But there was one problem… I couldn’t let go. I couldn’t let go of this incredible feeling. I wanted it around all the time. How could I not? It was pure joy. Is that not what we seek? But I couldn’t have it. I wasn’t allowed.

That lingering craving, I salivated at the thought. But I didn’t want to want it. Because wanting it made me remember what it was like. And remembering what it was like made me miss it. And missing it forced me to recognize that it wasn’t there.

Regardless, I couldn’t get the taste of bliss out of my mouth no matter how much dirt I chewed on. I tried. I wanted to let go. I riddled for hours, because truth was the only thing that was ever powerful enough to triumph my passion.

I needed an answer. A reason. Something to stand on. A reason to let go. A reason why I shouldn’t have that love. Because as far as I knew, all signs pointed north and it was real hard to go on every day feeling like things were just wrong. Somehow, I had to make the wrong, become right.

The incredible bliss we shared. This reflection of one another. This spiritual prowess, this evolution of the souls. How could we not belong? We were so perfect. We fit. We liked so much of the same. Believed so much of the same. Agreed about so much and had discovered so much of the same truths. We were heading in so much of the same direction. It was perfect. And that made it so hard to deny. So it was even harder to rationalize that denial.
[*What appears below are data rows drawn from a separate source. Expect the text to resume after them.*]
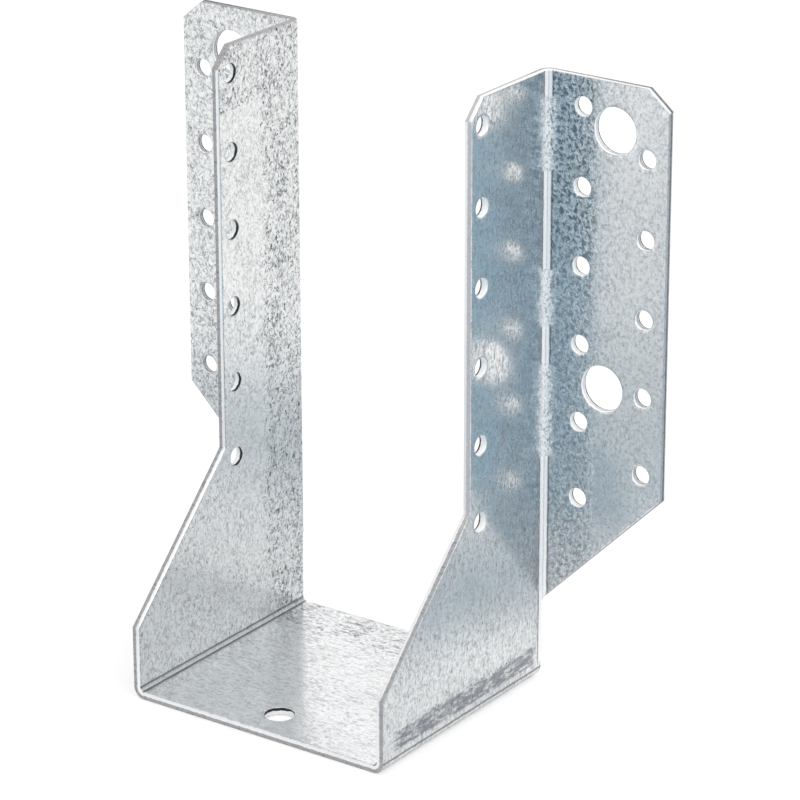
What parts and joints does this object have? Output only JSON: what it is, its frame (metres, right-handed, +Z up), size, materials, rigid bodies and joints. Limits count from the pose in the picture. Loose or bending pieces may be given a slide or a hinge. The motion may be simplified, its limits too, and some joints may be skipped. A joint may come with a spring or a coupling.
{
  "type": "joist hanger",
  "caption": "Face-mount joist hanger folded from galvanised steel sheet: a U-shaped pocket for the joist, with outward flanges punched for nails and bolts.",
  "frame": {"origin": "on the underside of the seat, in the middle of the overall width and depth", "axes": "+X across the joist, +Y towards the header, +Z up the cheeks"},
  "size_m": [0.144, 0.07, 0.1585],
  "materials": {
    "galvanised_steel": "hot-dip galvanised sheet with a fine spangle, burnished along the folds"
  },
  "bodies": {
    "root": {"joist_hanger": "galvanised_steel"}
  },
  "joints": []
}
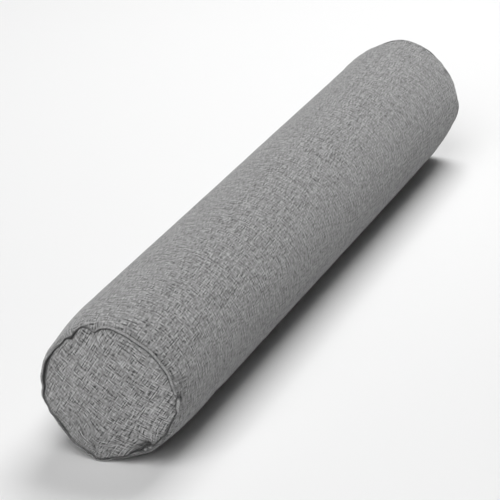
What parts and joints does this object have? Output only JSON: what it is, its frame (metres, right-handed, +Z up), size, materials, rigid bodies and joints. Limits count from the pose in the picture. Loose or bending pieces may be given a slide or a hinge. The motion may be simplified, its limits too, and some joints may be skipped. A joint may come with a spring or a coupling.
{
  "type": "knee pillow, a piped round bolster",
  "caption": "Long round bolster pillow for under the knees, with crowned round end panels sewn in along fine piping.",
  "frame": {"origin": "on the surface that the pillow lies on, under the middle of its length", "axes": "+X along the pillow's length, from the near end to the far end of the picture's view, +Z up"},
  "size_m": [1.014, 0.15, 0.1467],
  "materials": {
    "tube_cloth": "plain weave of uneven yarn, matt mid grey",
    "panel_cloth": "plain weave of uneven yarn, matt mid grey",
    "piping_cloth": "the same cloth, cut narrow and sewn over a fine cord"
  },
  "bodies": {
    "root": {"filled_tube": "tube_cloth", "end_panel_near": "panel_cloth", "end_panel_far": "panel_cloth", "piping_near": "piping_cloth", "piping_far": "piping_cloth"}
  },
  "joints": []
}
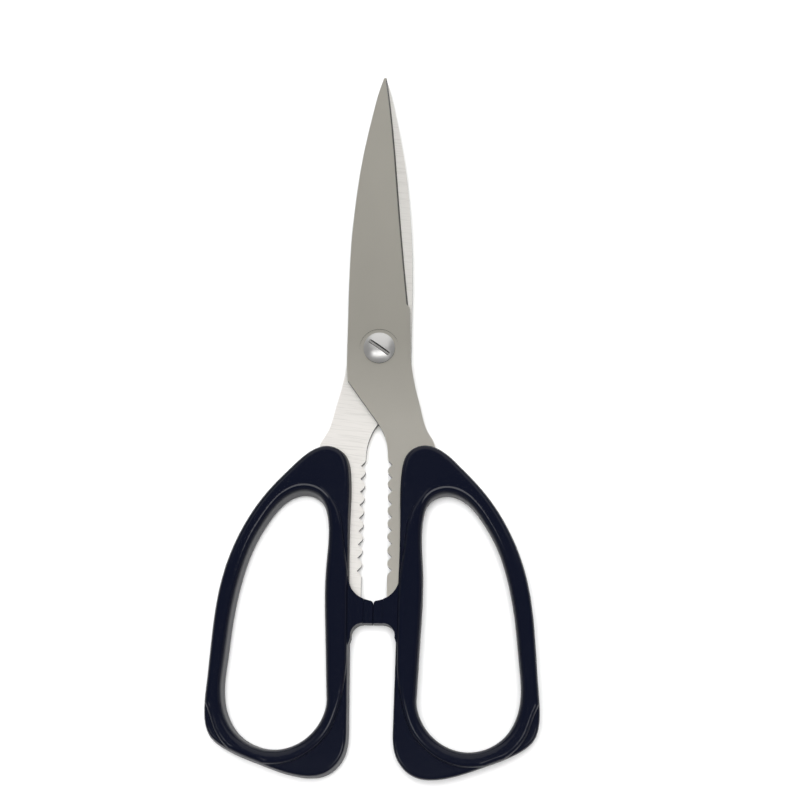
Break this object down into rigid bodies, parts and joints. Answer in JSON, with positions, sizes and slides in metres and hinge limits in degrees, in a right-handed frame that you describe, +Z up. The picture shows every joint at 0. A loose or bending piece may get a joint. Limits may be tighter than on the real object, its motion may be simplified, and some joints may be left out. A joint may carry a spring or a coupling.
{
  "type": "kitchen shears",
  "caption": "Kitchen shears with pointed flat steel blades on a slotted pivot screw, a toothed jaw between the shanks, and moulded plastic loop handles with stop lugs.",
  "frame": {"origin": "bottom centre of the shears' bounding box as they lie flat and closed: on the table, on the long axis, half way between the points and the ends of the handles", "axes": "+X to the right across the handles, +Y along the blades towards their points, +Z up from the table along the pivot's axis"},
  "size_m": [0.0926, 0.2052, 0.009],
  "materials": {
    "blade_steel": "satin stainless steel, brushed lengthwise on the outer faces and ground across on the inner faces",
    "handle_plastic": "glossy moulded plastic, very dark navy",
    "pivot_steel": "polished steel",
    "washer_steel": "plain spring steel"
  },
  "bodies": {
    "rear_half": {"rear_blade": "blade_steel", "left_handle": "handle_plastic", "pivot_screw": "pivot_steel", "spring_washer": "washer_steel", "pivot_nut": "pivot_steel"},
    "front_half": {"front_blade": "blade_steel", "right_handle": "handle_plastic"}
  },
  "joints": [
    {"name": "blade_pivot", "type": "hinge", "parent": "rear_half", "child": "front_half", "pos_m": [0, 0.0191, 0.0045], "axis": [0, 0, 1], "range_deg": [0, 130]}
  ]
}
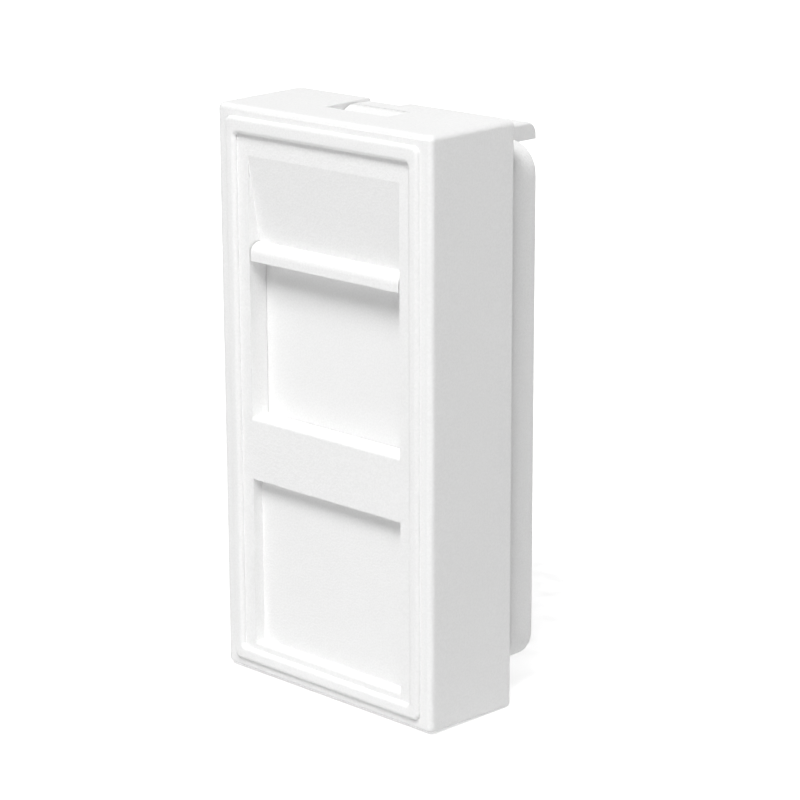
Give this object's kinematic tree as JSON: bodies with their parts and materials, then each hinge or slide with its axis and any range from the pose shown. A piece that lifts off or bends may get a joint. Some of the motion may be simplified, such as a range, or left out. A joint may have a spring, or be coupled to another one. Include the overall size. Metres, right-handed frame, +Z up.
{
  "type": "shuttered keystone faceplate",
  "caption": "Slim upright snap-in faceplate module for a keystone jack, with a raised border, a sprung sliding dust shutter with a finger lip, a label recess and a rear latch tongue.",
  "frame": {"origin": "middle of the module's bounding box at the level of its lower edge", "axes": "+X to the right seen from the front, +Y from the face to the back, +Z up"},
  "size_m": [0.025, 0.0186, 0.05],
  "materials": {
    "bezel_plastic": "fine matte grain",
    "shutter_plastic": "satin",
    "carrier_plastic": "satin",
    "spring_steel": "drawn wire"
  },
  "bodies": {
    "housing": {"bezel": "bezel_plastic", "carrier": "carrier_plastic", "return_spring": "spring_steel"},
    "shutter": {"shutter": "shutter_plastic"}
  },
  "joints": [
    {"name": "shutter_slide", "type": "slide", "parent": "housing", "child": "shutter", "axis": [0, 0, -1], "range_m": [0, 0.0136], "stiffness_N_per_m": 75, "springref_m": -0.0067, "deforming": ["return_spring"]}
  ]
}
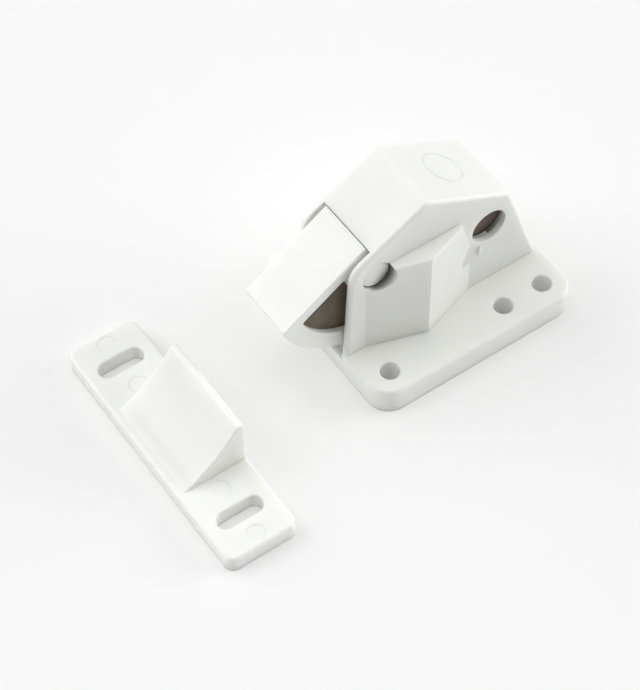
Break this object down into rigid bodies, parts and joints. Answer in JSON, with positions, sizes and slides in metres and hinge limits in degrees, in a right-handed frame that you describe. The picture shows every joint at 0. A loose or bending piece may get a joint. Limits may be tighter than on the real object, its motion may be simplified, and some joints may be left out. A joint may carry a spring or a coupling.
{
  "type": "magnetic cabinet catch",
  "caption": "White moulded cabinet catch: a hooded housing holds a sprung, hinged arm with a magnet in its nose; a separate strike plate has a ramped wedge and slotted holes.",
  "frame": {"origin": "centre of the rectangle of screw holes at the corners of the housing's base plate, on the face that goes against the door", "axes": "+Z out of the base plate, -X the way the nose points, Y along the arm's pivot"},
  "size_m": [0.0952, 0.061, 0.0416],
  "materials": {
    "white_plastic": "satin white moulded plastic",
    "ferrite": "dull dark brown sintered ferrite",
    "spring_steel": "bright drawn wire"
  },
  "bodies": {
    "catch": {"housing": "white_plastic", "rear_magnet": "ferrite", "strike_plate": "white_plastic"},
    "arm": {"latch_arm": "white_plastic", "nose_magnet": "ferrite", "return_spring": "spring_steel"}
  },
  "joints": [
    {"name": "arm_pivot", "type": "hinge", "parent": "catch", "child": "arm", "pos_m": [-0.01745, 0, 0.02785], "axis": [0, -1, 0], "range_deg": [0, 36], "stiffness_Nm_per_rad": 0.02, "springref_deg": -34.38, "deforming": ["return_spring"]}
  ]
}
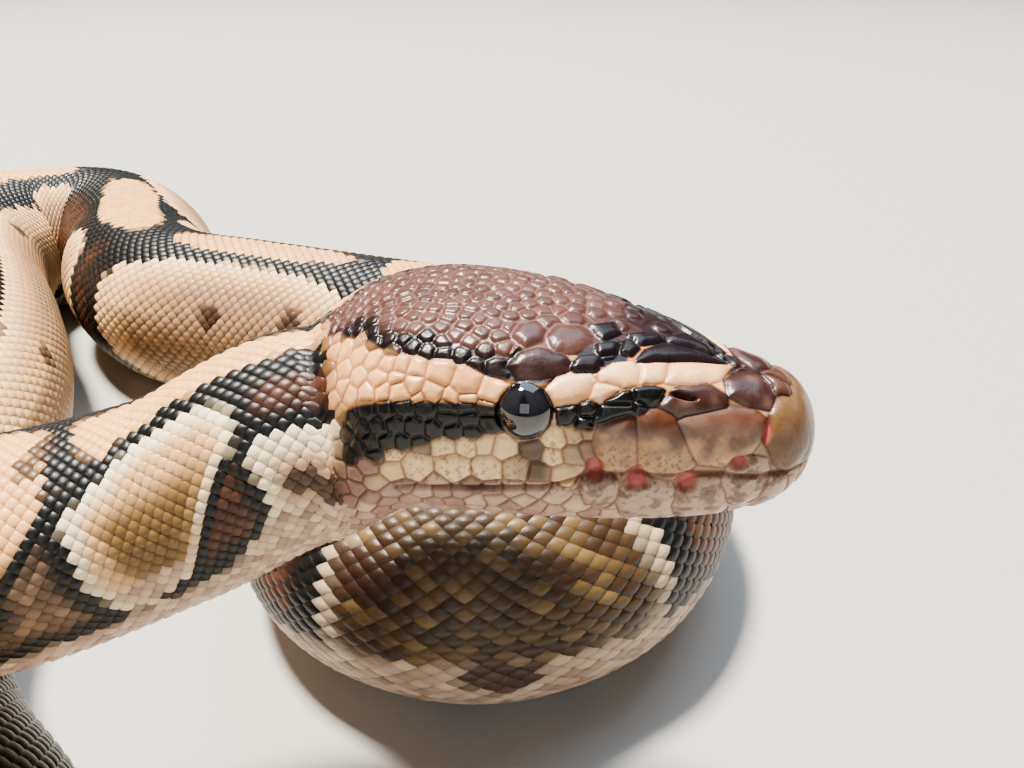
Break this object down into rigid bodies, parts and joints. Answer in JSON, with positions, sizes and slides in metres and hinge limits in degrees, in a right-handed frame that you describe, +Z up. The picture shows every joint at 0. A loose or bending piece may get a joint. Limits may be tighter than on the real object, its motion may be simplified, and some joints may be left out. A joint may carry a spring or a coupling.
{
  "type": "coiled ball python model",
  "caption": "Life-size still model of a coiled ball python, head raised over its coils, in dark brown with tan blotches.",
  "frame": {"origin": "middle of the coil's box, on the floor it lies on", "axes": "+Z up from the floor; the snout points to +X and a little to -Y; the coils run back to +Y"},
  "size_m": [0.2169, 0.2883, 0.0728],
  "materials": {
    "head_scales": "satin scales",
    "lip_scales": "satin scales",
    "body_scales": "satin scales with dark bands and tan blotches",
    "eye": "wet gloss"
  },
  "bodies": {
    "root": {"head": "head_scales", "jaw": "lip_scales", "eye_right": "eye", "eye_left": "eye", "neck": "body_scales", "trunk_1": "body_scales", "trunk_2": "body_scales", "trunk_3": "body_scales", "trunk_4": "body_scales", "trunk_5": "body_scales", "trunk_6": "body_scales", "trunk_7": "body_scales", "tail": "body_scales"}
  },
  "joints": []
}
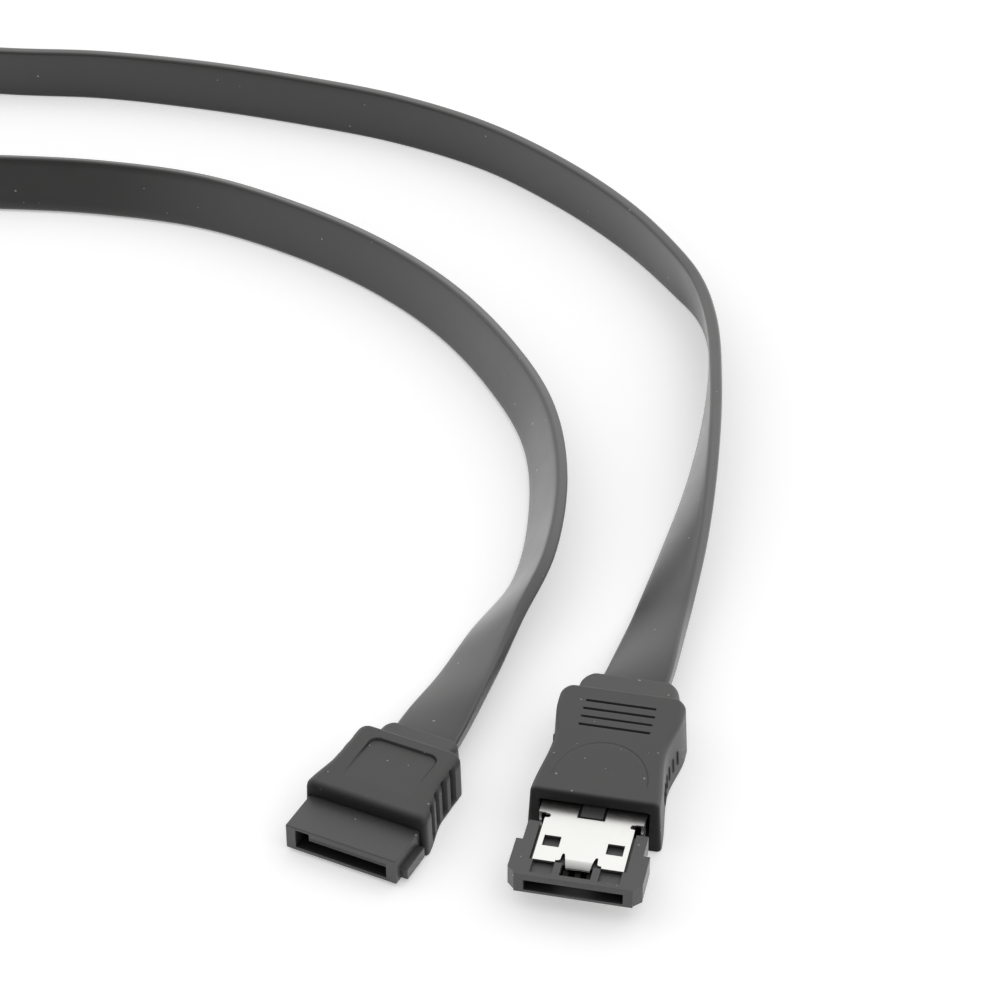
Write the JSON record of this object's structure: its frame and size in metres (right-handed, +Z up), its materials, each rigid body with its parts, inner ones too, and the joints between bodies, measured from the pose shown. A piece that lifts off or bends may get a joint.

But you know, we were both already in this incredible space in our lives and our journey. This brilliant self-love, purpose, inner peace, a real gift. It’s sort of like we had both accidentally stumbled upon on the most beautiful song that had ever been witnessed by human ears.

It could heal pain, and inspire hope. It could deliver peace to uneasy souls. It could lift weary bones each morning and seduce one foot to move in front of the other. And we admired it so humbly. And we loved it the same. It had fixed us both when we were most shattered in our lives. And we were enchanted by it’s power.

So I guess it seemed frivolous, then… for the two of us to sit in the same room and revel in the magic of this song that we loved, over and over. It was unfair. And we were treading water.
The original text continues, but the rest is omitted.